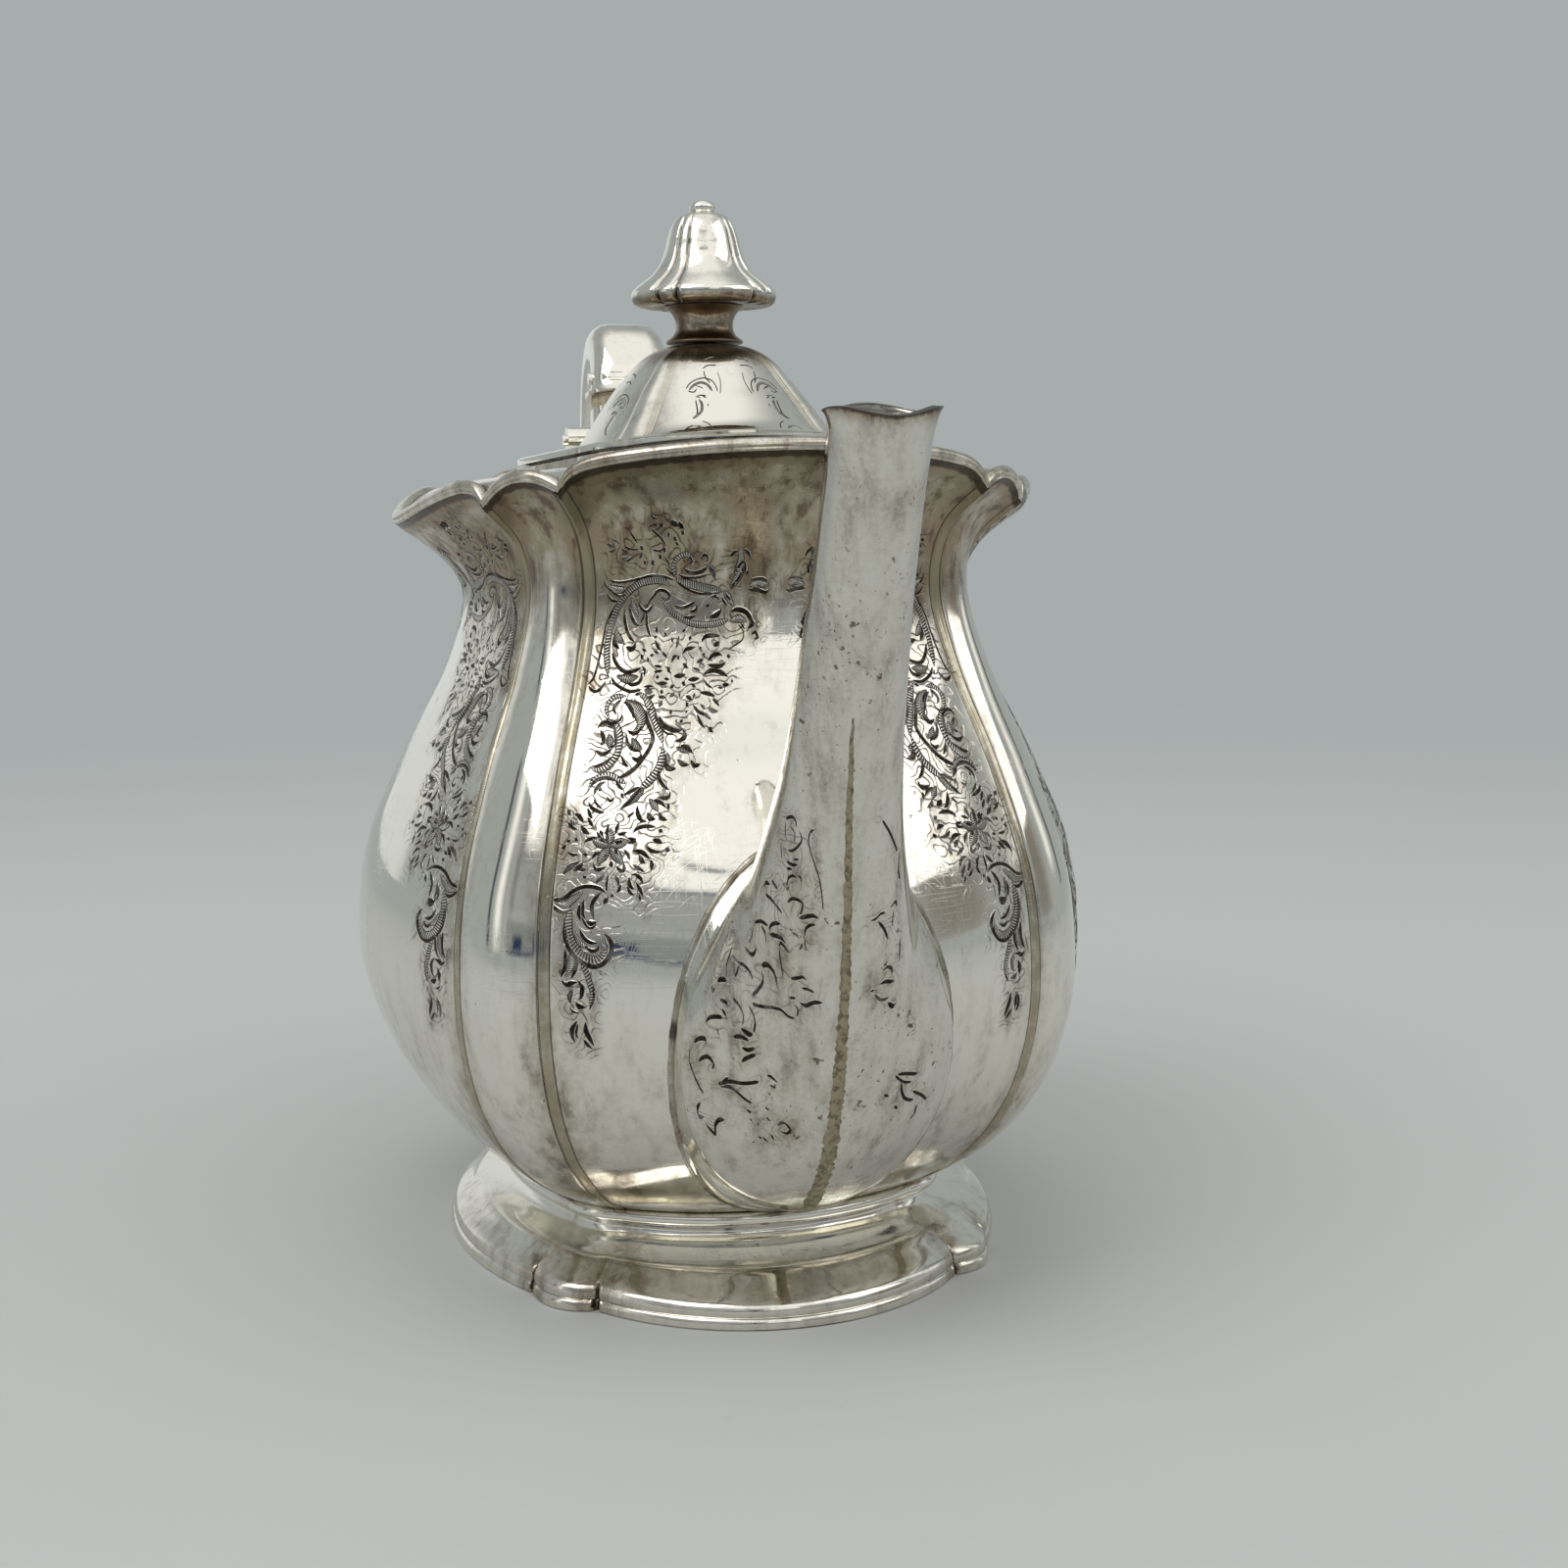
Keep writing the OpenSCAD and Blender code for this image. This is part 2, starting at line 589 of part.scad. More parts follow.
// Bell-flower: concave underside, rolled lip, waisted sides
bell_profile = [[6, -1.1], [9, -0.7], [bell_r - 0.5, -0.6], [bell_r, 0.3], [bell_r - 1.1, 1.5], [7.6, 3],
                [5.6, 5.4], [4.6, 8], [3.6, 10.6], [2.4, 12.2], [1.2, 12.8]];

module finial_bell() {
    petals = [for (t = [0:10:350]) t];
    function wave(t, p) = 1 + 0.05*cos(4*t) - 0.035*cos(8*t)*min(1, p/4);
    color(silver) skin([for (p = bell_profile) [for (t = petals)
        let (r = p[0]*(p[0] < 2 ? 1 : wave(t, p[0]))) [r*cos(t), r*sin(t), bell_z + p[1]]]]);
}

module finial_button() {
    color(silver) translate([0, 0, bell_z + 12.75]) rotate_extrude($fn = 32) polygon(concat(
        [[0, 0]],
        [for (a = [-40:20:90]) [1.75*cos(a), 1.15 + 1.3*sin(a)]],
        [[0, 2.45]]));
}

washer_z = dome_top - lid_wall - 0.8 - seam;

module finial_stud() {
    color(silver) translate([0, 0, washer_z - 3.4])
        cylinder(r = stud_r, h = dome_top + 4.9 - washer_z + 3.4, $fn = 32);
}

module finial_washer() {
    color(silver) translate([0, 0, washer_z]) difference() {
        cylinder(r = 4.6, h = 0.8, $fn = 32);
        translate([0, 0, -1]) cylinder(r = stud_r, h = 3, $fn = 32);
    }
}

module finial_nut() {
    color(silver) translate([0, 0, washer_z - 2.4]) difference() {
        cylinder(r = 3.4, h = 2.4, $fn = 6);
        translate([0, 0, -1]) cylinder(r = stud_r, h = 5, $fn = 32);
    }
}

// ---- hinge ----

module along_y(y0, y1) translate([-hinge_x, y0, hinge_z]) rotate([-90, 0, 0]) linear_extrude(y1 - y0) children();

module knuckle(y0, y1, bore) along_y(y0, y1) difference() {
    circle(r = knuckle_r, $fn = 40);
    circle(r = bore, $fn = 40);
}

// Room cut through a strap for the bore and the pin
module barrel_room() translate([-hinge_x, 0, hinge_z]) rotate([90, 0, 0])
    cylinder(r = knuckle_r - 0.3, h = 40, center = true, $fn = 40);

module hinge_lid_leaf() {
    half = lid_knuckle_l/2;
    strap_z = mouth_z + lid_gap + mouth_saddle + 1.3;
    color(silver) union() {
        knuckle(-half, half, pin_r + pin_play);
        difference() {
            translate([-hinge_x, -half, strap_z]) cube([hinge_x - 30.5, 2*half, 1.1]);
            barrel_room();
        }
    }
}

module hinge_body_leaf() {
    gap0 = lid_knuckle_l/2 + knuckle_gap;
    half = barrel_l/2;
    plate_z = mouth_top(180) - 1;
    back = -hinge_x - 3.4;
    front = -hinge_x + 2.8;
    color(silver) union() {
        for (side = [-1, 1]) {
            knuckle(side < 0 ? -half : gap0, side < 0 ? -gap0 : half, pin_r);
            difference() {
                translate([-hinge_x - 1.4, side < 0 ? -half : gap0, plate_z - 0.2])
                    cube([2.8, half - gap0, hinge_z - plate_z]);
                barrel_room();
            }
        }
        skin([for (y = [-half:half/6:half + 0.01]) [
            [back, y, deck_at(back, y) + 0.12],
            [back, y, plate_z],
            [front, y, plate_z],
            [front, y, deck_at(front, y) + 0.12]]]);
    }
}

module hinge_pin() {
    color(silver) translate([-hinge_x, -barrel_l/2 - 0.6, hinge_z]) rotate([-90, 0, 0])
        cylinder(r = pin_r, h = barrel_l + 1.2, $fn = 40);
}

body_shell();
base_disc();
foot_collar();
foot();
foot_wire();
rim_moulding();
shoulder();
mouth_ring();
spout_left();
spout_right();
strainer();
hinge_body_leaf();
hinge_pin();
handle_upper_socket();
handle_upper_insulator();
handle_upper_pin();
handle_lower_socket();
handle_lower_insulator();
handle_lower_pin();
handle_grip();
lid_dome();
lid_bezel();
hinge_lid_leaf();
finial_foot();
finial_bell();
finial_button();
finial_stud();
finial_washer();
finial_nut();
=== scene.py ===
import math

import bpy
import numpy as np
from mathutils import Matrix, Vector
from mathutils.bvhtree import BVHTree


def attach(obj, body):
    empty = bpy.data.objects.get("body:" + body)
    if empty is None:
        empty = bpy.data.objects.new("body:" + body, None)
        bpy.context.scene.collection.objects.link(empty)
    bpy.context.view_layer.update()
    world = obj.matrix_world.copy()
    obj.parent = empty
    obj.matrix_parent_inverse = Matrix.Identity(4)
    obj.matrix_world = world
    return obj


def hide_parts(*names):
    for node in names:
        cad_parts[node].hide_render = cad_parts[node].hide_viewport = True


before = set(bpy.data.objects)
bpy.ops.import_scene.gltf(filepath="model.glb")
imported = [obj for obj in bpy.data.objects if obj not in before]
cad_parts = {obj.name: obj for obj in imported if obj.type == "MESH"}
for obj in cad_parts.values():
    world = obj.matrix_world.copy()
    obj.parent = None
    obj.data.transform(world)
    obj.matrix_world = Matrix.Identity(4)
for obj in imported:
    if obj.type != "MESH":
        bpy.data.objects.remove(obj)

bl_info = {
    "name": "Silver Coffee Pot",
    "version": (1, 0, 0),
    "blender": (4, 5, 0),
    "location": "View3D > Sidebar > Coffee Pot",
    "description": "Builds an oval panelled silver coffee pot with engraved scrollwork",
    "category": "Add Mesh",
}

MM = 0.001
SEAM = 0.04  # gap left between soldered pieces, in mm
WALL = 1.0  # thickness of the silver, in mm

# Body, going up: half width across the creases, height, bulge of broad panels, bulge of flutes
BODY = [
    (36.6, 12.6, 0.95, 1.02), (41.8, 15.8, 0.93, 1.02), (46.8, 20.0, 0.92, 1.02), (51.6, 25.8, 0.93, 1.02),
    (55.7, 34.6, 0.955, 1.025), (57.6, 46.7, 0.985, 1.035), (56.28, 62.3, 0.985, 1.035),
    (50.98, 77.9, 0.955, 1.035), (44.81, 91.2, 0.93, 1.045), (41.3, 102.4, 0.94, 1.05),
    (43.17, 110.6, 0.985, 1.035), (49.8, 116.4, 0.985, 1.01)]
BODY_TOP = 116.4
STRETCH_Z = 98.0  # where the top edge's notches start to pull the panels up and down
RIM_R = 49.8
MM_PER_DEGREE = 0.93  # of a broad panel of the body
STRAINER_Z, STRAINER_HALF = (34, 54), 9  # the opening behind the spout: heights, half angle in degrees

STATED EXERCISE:
Repeat the data precisely, line by line.

ANSWER IN FULL:
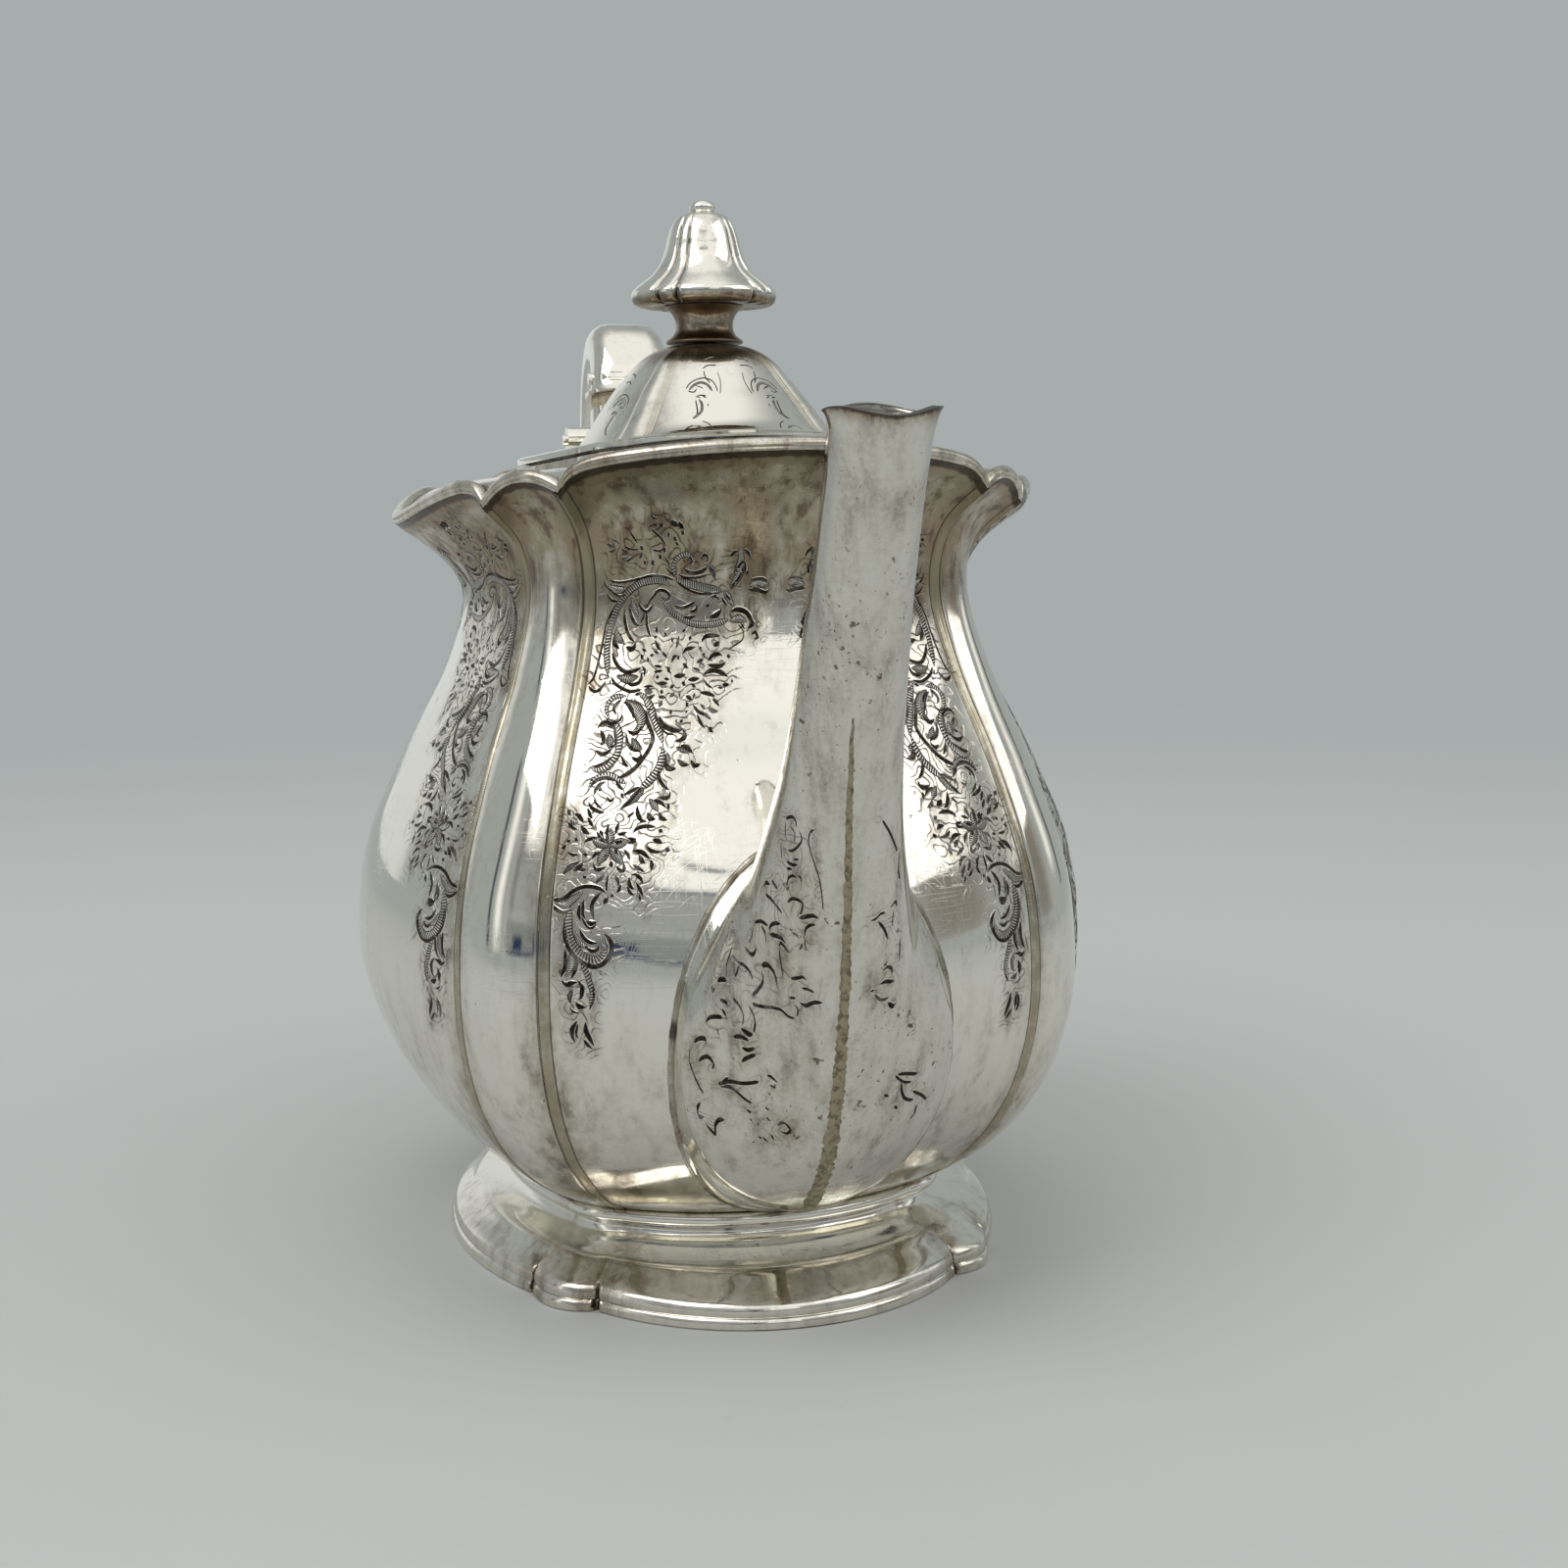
Keep writing the OpenSCAD and Blender code for this image. This is part 2, starting at line 589 of part.scad. More parts follow.
// Bell-flower: concave underside, rolled lip, waisted sides
bell_profile = [[6, -1.1], [9, -0.7], [bell_r - 0.5, -0.6], [bell_r, 0.3], [bell_r - 1.1, 1.5], [7.6, 3],
                [5.6, 5.4], [4.6, 8], [3.6, 10.6], [2.4, 12.2], [1.2, 12.8]];

module finial_bell() {
    petals = [for (t = [0:10:350]) t];
    function wave(t, p) = 1 + 0.05*cos(4*t) - 0.035*cos(8*t)*min(1, p/4);
    color(silver) skin([for (p = bell_profile) [for (t = petals)
        let (r = p[0]*(p[0] < 2 ? 1 : wave(t, p[0]))) [r*cos(t), r*sin(t), bell_z + p[1]]]]);
}

module finial_button() {
    color(silver) translate([0, 0, bell_z + 12.75]) rotate_extrude($fn = 32) polygon(concat(
        [[0, 0]],
        [for (a = [-40:20:90]) [1.75*cos(a), 1.15 + 1.3*sin(a)]],
        [[0, 2.45]]));
}

washer_z = dome_top - lid_wall - 0.8 - seam;

module finial_stud() {
    color(silver) translate([0, 0, washer_z - 3.4])
        cylinder(r = stud_r, h = dome_top + 4.9 - washer_z + 3.4, $fn = 32);
}

module finial_washer() {
    color(silver) translate([0, 0, washer_z]) difference() {
        cylinder(r = 4.6, h = 0.8, $fn = 32);
        translate([0, 0, -1]) cylinder(r = stud_r, h = 3, $fn = 32);
    }
}

module finial_nut() {
    color(silver) translate([0, 0, washer_z - 2.4]) difference() {
        cylinder(r = 3.4, h = 2.4, $fn = 6);
        translate([0, 0, -1]) cylinder(r = stud_r, h = 5, $fn = 32);
    }
}

// ---- hinge ----

module along_y(y0, y1) translate([-hinge_x, y0, hinge_z]) rotate([-90, 0, 0]) linear_extrude(y1 - y0) children();

module knuckle(y0, y1, bore) along_y(y0, y1) difference() {
    circle(r = knuckle_r, $fn = 40);
    circle(r = bore, $fn = 40);
}

// Room cut through a strap for the bore and the pin
module barrel_room() translate([-hinge_x, 0, hinge_z]) rotate([90, 0, 0])
    cylinder(r = knuckle_r - 0.3, h = 40, center = true, $fn = 40);

module hinge_lid_leaf() {
    half = lid_knuckle_l/2;
    strap_z = mouth_z + lid_gap + mouth_saddle + 1.3;
    color(silver) union() {
        knuckle(-half, half, pin_r + pin_play);
        difference() {
            translate([-hinge_x, -half, strap_z]) cube([hinge_x - 30.5, 2*half, 1.1]);
            barrel_room();
        }
    }
}

module hinge_body_leaf() {
    gap0 = lid_knuckle_l/2 + knuckle_gap;
    half = barrel_l/2;
    plate_z = mouth_top(180) - 1;
    back = -hinge_x - 3.4;
    front = -hinge_x + 2.8;
    color(silver) union() {
        for (side = [-1, 1]) {
            knuckle(side < 0 ? -half : gap0, side < 0 ? -gap0 : half, pin_r);
            difference() {
                translate([-hinge_x - 1.4, side < 0 ? -half : gap0, plate_z - 0.2])
                    cube([2.8, half - gap0, hinge_z - plate_z]);
                barrel_room();
            }
        }
        skin([for (y = [-half:half/6:half + 0.01]) [
            [back, y, deck_at(back, y) + 0.12],
            [back, y, plate_z],
            [front, y, plate_z],
            [front, y, deck_at(front, y) + 0.12]]]);
    }
}

module hinge_pin() {
    color(silver) translate([-hinge_x, -barrel_l/2 - 0.6, hinge_z]) rotate([-90, 0, 0])
        cylinder(r = pin_r, h = barrel_l + 1.2, $fn = 40);
}

body_shell();
base_disc();
foot_collar();
foot();
foot_wire();
rim_moulding();
shoulder();
mouth_ring();
spout_left();
spout_right();
strainer();
hinge_body_leaf();
hinge_pin();
handle_upper_socket();
handle_upper_insulator();
handle_upper_pin();
handle_lower_socket();
handle_lower_insulator();
handle_lower_pin();
handle_grip();
lid_dome();
lid_bezel();
hinge_lid_leaf();
finial_foot();
finial_bell();
finial_button();
finial_stud();
finial_washer();
finial_nut();
=== scene.py ===
import math

import bpy
import numpy as np
from mathutils import Matrix, Vector
from mathutils.bvhtree import BVHTree


def attach(obj, body):
    empty = bpy.data.objects.get("body:" + body)
    if empty is None:
        empty = bpy.data.objects.new("body:" + body, None)
        bpy.context.scene.collection.objects.link(empty)
    bpy.context.view_layer.update()
    world = obj.matrix_world.copy()
    obj.parent = empty
    obj.matrix_parent_inverse = Matrix.Identity(4)
    obj.matrix_world = world
    return obj


def hide_parts(*names):
    for node in names:
        cad_parts[node].hide_render = cad_parts[node].hide_viewport = True


before = set(bpy.data.objects)
bpy.ops.import_scene.gltf(filepath="model.glb")
imported = [obj for obj in bpy.data.objects if obj not in before]
cad_parts = {obj.name: obj for obj in imported if obj.type == "MESH"}
for obj in cad_parts.values():
    world = obj.matrix_world.copy()
    obj.parent = None
    obj.data.transform(world)
    obj.matrix_world = Matrix.Identity(4)
for obj in imported:
    if obj.type != "MESH":
        bpy.data.objects.remove(obj)

bl_info = {
    "name": "Silver Coffee Pot",
    "version": (1, 0, 0),
    "blender": (4, 5, 0),
    "location": "View3D > Sidebar > Coffee Pot",
    "description": "Builds an oval panelled silver coffee pot with engraved scrollwork",
    "category": "Add Mesh",
}

MM = 0.001
SEAM = 0.04  # gap left between soldered pieces, in mm
WALL = 1.0  # thickness of the silver, in mm

# Body, going up: half width across the creases, height, bulge of broad panels, bulge of flutes
BODY = [
    (36.6, 12.6, 0.95, 1.02), (41.8, 15.8, 0.93, 1.02), (46.8, 20.0, 0.92, 1.02), (51.6, 25.8, 0.93, 1.02),
    (55.7, 34.6, 0.955, 1.025), (57.6, 46.7, 0.985, 1.035), (56.28, 62.3, 0.985, 1.035),
    (50.98, 77.9, 0.955, 1.035), (44.81, 91.2, 0.93, 1.045), (41.3, 102.4, 0.94, 1.05),
    (43.17, 110.6, 0.985, 1.035), (49.8, 116.4, 0.985, 1.01)]
BODY_TOP = 116.4
STRETCH_Z = 98.0  # where the top edge's notches start to pull the panels up and down
RIM_R = 49.8
MM_PER_DEGREE = 0.93  # of a broad panel of the body
STRAINER_Z, STRAINER_HALF = (34, 54), 9  # the opening behind the spout: heights, half angle in degrees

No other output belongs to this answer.